Valka really doesn’t do anything after Drago catches up to everyone and attacks the dragon sanctuary.  She’s ineffectual in the fight, even though we’re supposed to buy that she’s been resisting Drago’s forces by herself for decades, and the focus slams back onto Hiccup once things get serious (one development I absolutely didn’t expect was Stoick’s death; while characters can and do die in kids’ movies, it’s not an extremely common trope, and its use here struck me as pretty effective, particularly after all the work that was put into establishing how Stoick, Valka, and Hiccup were hoping to start over as a family), and then Valka’s barely seen except when she gives a “you can do it” speech to Hiccup before everyone sets off for the final battle.  It’s disappointing after getting to really like Valka in the middle section of the movie, and all I can hope is that if Dreamworks makes a third film, they’ll figure out something interesting for Valka to do.

Besides Valka (who I freely admit was the character I was most interested in seeing, given what I’d read about her), everyone else is likeable enough.  Early on, when Hiccup is worrying over the prospect of being chief with his girlfriend Astrid, I had the distinct impression that the resolution of that subplot should involve Astrid taking over as chief since she’s characterized as much more of a traditional Viking’s Viking (she carries around a greataxe!) and she and Hiccup are betrothed anyhow.  That the movie instead went with Hiccup becoming chief because reasons (besides loyalty, I’m really not sure what other qualities Hiccup demonstrates that would make him a good leader) was disappointing.

On the bright side, I think some of the best moments actually came from the comedy surrounding Ruffnut’s infatuation with the dragon trapper Eret son of Eret.  Like the rest of Hiccup’s gang of friends, Ruffnut is a pretty one note background character, but the movie’s insistence on colluding with her female gaze as she repeatedly ogles Eret’s muscles was delightful.  I wish more films would do more things like that to subvert the male gaze, particularly in a way that doesn’t feel like it’s at the expense of the woman.

All in all, How to Train Your Dragon 2 is a really satisfying movie, even with its flawed presentation of Valka.  I’d watch it again.


3 thoughts on “So I Just Saw How to Train Your Dragon 2

  1. When I watched this a few weeks ago with the kids, I didn’t notice the fade out of Valka’s awesomeness.
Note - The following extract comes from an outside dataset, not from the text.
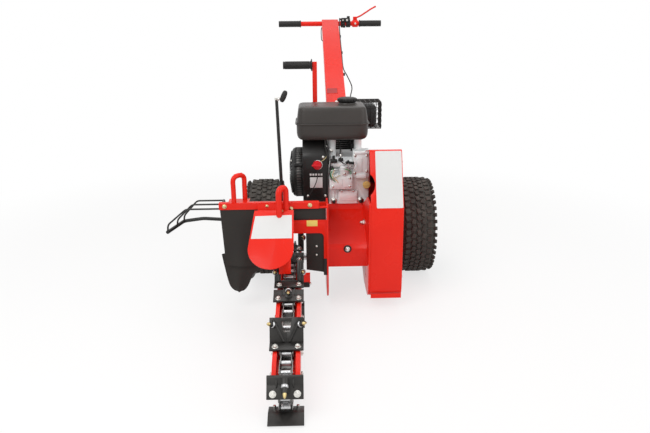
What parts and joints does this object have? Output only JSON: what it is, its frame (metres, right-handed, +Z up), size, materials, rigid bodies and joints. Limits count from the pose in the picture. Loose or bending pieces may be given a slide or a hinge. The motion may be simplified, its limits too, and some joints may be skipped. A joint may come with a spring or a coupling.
{
  "type": "chain trencher",
  "caption": "Walk-behind chain trencher: two wheels, petrol engine, belt drive, digging boom with a toothed chain, side auger under shields, mast and handlebar.",
  "frame": {"origin": "middle of the bounding box at floor level, under the engine", "axes": "+Y from the boom's nose to the handlebar, +Z up, +X to the right hand of a viewer who faces the boom's nose"},
  "size_m": [1.0292, 2.1542, 1.1217],
  "materials": {
    "air_cleaner": "fine-grained black plastic",
    "auger": "gloss red powder coat",
    "auger_cover": "gloss red powder coat",
    "axle": "machined, lightly oiled",
    "belt_guard": "gloss red powder coat",
    "blower_housing": "satin black paint",
    "boom_bar": "gloss red powder coat",
    "carburettor": "as die-cast, matt",
    "chain_flap": "matt black rubber",
    "clutch_pulley": "satin black paint",
    "crankcase": "as die-cast, matt",
    "crankshaft": "machined, lightly oiled",
    "cross_bar": "gloss red powder coat",
    "cutter_1": "blackened forged steel",
    "cutter_2": "blackened forged steel",
    "cutter_3": "blackened forged steel",
    "cutter_4": "blackened forged steel",
    "cutter_5": "blackened forged steel",
    "cutter_6": "blackened forged steel",
    "cutter_7": "blackened forged steel",
    "cutter_8": "blackened forged steel",
    "cylinder": "as die-cast, matt",
    "digging_chain": "machined, lightly oiled",
    "drive_belt": "matt black rubber",
    "driven_pulley": "satin black paint",
    "engine_switch": "red plastic",
    "flywheel": "as die-cast, matt",
    "front_flap": "matt black rubber",
    "fuel_cap": "fine-grained black plastic",
    "fuel_tank": "satin black paint",
    "handle_mast": "gloss red powder coat",
    "handlebar": "gloss red powder coat",
    "head_shaft": "machined, lightly oiled",
    "left_bearing": "machined, lightly oiled",
    "left_grip": "matt black rubber",
    "left_rim": "satin black paint",
    "left_tyre": "turf tread, matt black",
    "lift_grip": "matt black rubber",
    "lift_lever": "gloss red powder coat",
    "lock_knob": "fine-grained black plastic",
    "lock_lever": "satin black paint",
    "main_frame": "gloss red powder coat",
    "muffler": "satin black paint",
    "muffler_guard": "satin black paint",
    "oil_cap": "yellow plastic",
    "rear_flap": "matt black rubber",
    "recoil_handle": "fine-grained black plastic",
    "recoil_starter": "fine-grained black plastic",
    "right_bearing": "machined, lightly oiled",
    "right_grip": "matt black rubber",
    "right_rim": "satin black paint",
    "right_tyre": "turf tread, matt black",
    "rocker_cover": "machined, lightly oiled",
    "side_cover": "as die-cast, matt",
    "sprocket": "machined, lightly oiled",
    "switch_box": "fine-grained black plastic",
    "tail_roller": "machined, lightly oiled",
    "throttle_cable": "matt black rubber",
    "throttle_lever": "gloss red powder coat",
    "wire_guard": "satin black paint"
  },
  "bodies": {
    "frame": {"air_cleaner": "air_cleaner", "auger_cover": "auger_cover", "axle": "axle", "belt_guard": "belt_guard", "blower_housing": "blower_housing", "carburettor": "carburettor", "chain_flap": "chain_flap", "crankcase": "crankcase", "cross_bar": "cross_bar", "cylinder": "cylinder", "drive_belt": "drive_belt", "front_flap": "front_flap", "fuel_tank": "fuel_tank", "handle_mast": "handle_mast", "handlebar": "handlebar", "left_bearing": "left_bearing", "left_grip": "left_grip", "main_frame": "main_frame", "muffler": "muffler", "muffler_guard": "muffler_guard", "rear_flap": "rear_flap", "recoil_starter": "recoil_starter", "right_bearing": "right_bearing", "right_grip": "right_grip", "rocker_cover": "rocker_cover", "side_cover": "side_cover", "switch_box": "switch_box", "throttle_cable": "throttle_cable", "wire_guard": "wire_guard"},
    "left_wheel": {"left_rim": "left_rim", "left_tyre": "left_tyre"},
    "right_wheel": {"right_rim": "right_rim", "right_tyre": "right_tyre"},
    "head_drive": {"head_shaft": "head_shaft", "sprocket": "sprocket", "auger": "auger", "driven_pulley": "driven_pulley"},
    "engine_rotor": {"crankshaft": "crankshaft", "flywheel": "flywheel", "clutch_pulley": "clutch_pulley"},
    "boom": {"boom_bar": "boom_bar", "digging_chain": "digging_chain", "cutter_1": "cutter_1", "cutter_2": "cutter_2", "cutter_3": "cutter_3", "cutter_4": "cutter_4", "cutter_5": "cutter_5", "cutter_6": "cutter_6", "cutter_7": "cutter_7", "cutter_8": "cutter_8"},
    "boom_tail": {"tail_roller": "tail_roller"},
    "lift_lever": {"lift_lever": "lift_lever", "lift_grip": "lift_grip"},
    "lock_lever": {"lock_lever": "lock_lever", "lock_knob": "lock_knob"},
    "throttle_lever": {"throttle_lever": "throttle_lever"},
    "engine_switch": {"engine_switch": "engine_switch"},
    "recoil_handle": {"recoil_handle": "recoil_handle"},
    "fuel_cap": {"fuel_cap": "fuel_cap"},
    "oil_cap": {"oil_cap": "oil_cap"}
  },
  "joints": [
    {"name": "left_wheel_spin", "type": "hinge", "parent": "frame", "child": "left_wheel", "pos_m": [-0.18036, 0.04314, 0.203], "axis": [1, 0, 0], "continuous": true},
    {"name": "right_wheel_spin", "type": "hinge", "parent": "frame", "child": "right_wheel", "pos_m": [0.44164, 0.04314, 0.203], "axis": [1, 0, 0], "continuous": true},
    {"name": "head_drive_spin", "type": "hinge", "parent": "boom", "child": "head_drive", "pos_m": [0.13064, -0.24486, 0.17], "axis": [1, 0, 0], "continuous": true},
    {"name": "engine_spin", "type": "hinge", "parent": "frame", "child": "engine_rotor", "pos_m": [0.13064, 0.04314, 0.441], "axis": [1, 0, 0], "continuous": true},
    {"name": "boom_pivot", "type": "hinge", "parent": "frame", "child": "boom", "pos_m": [0.13064, -0.24486, 0.17], "axis": [1, 0, 0], "range_deg": [0, 45]},
    {"name": "boom_tail_spin", "type": "hinge", "parent": "boom", "child": "boom_tail", "pos_m": [-0.07036, -1.00276, 0.06555], "axis": [1, 0, 0], "continuous": true},
    {"name": "lift_lever_swing", "type": "hinge", "parent": "frame", "child": "lift_lever", "pos_m": [0.03464, 0.24314, 0.3], "axis": [1, 0, 0], "range_deg": [-40.5, 0]},
    {"name": "lock_lever_swing", "type": "hinge", "parent": "frame", "child": "lock_lever", "pos_m": [-0.10136, -0.17886, 0.362], "axis": [1, 0, 0], "range_deg": [-30, 0]},
    {"name": "throttle_squeeze", "type": "hinge", "parent": "frame", "child": "throttle_lever", "pos_m": [0.26765, 1.04846, 1.05801], "axis": [0, 1, 0], "range_deg": [0, 22], "stiffness_Nm_per_rad": 0.3, "springref_deg": -20.05},
    {"name": "switch_turn", "type": "hinge", "parent": "frame", "child": "engine_switch", "pos_m": [0.03664, -0.10116, 0.5], "axis": [0, 1, 0], "range_deg": [0, 60]},
    {"name": "starter_pull", "type": "slide", "parent": "frame", "child": "recoil_handle", "axis": [0, -1, 0], "range_m": [0, 0.35], "stiffness_N_per_m": 20, "springref_m": -0.15},
    {"name": "fuel_cap_turn", "type": "hinge", "parent": "frame", "child": "fuel_cap", "pos_m": [0.16064, 0.00904, 0.7423], "axis": [0, 0, 1], "range_deg": [0, 90]},
    {"name": "oil_cap_turn", "type": "hinge", "parent": "frame", "child": "oil_cap", "pos_m": [0.23364, -0.08416, 0.414], "axis": [0, -1, 0], "range_deg": [0, 180]}
  ],
  "couplings": [
    {"joint": "engine_spin", "follows": "head_drive_spin", "ratio": 2.125},
    {"joint": "boom_tail_spin", "follows": "head_drive_spin", "ratio": 1.3179},
    {"joint": "lift_lever_swing", "follows": "boom_pivot", "ratio": -0.9}
  ]
}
Funny how it is so expected for the hero to be heroic, that we don’t always see when the other (female) characters fall short of their potential. I’ll have to watch it again and explain (again) to my daughter that in real life heroes come in all shapes, sizes, skin colors and genders, no matter that the movies show an overwhelming number of white male heroes. On the other hand, I thought Astrid should have gotten the job as chief. I wonder why this seemed so obvious to everyone except the writers? And if memory serves, she never once played the damsel in distress for Hiccup.